Public Offering of Common Stock

The Company completed a public offering of common stock on March 19, 2013. As a result of this offering, the Company issued approximately 8.3 million shares of its common stock at $4.20 per share. The Company provided the underwriters an overallotment of an additional approximately 1.3 million shares of its common stock, which was fully subscribed. Combined gross proceeds for the offering were approximately $40.3 million. Net proceeds to the Company were approximately $38.0 million after underwriters’ discount of approximately $1.8 million and offering costs of approximately $0.5 million.

Stockholder Rights Plan

In October 2009, the Company’s Board of Directors adopted an amendment to its 1999 stockholder rights plan, commonly referred to as a “poison pill,” to reduce the exercise price, extend the expiration date and revise certain definitions under the plan. The stockholder rights plan is intended to deter hostile or coercive attempts to acquire the Company.
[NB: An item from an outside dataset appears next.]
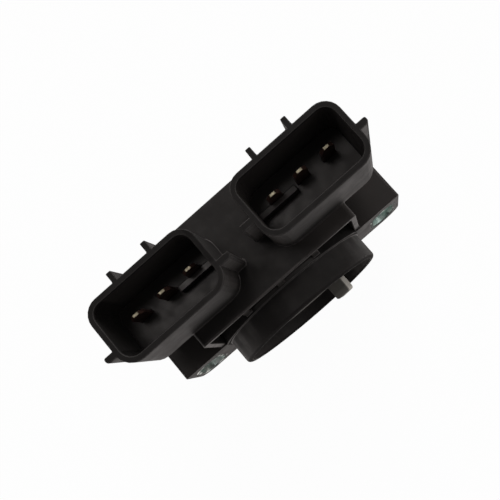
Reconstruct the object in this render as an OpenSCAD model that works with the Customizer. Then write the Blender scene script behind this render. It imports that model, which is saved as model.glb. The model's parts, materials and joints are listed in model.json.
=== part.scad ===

The stockholder rights plan enables stockholders to acquire shares of the Company’s common stock, or the common stock of an acquirer, at a substantial discount to the public market price should any person or group acquire more than 15% of the Company’s common stock without the approval of the Board of Directors under certain circumstances. The Company has designated 250,000 shares of Series C Junior Participating preferred stock for issuance in connection with the stockholder rights plan.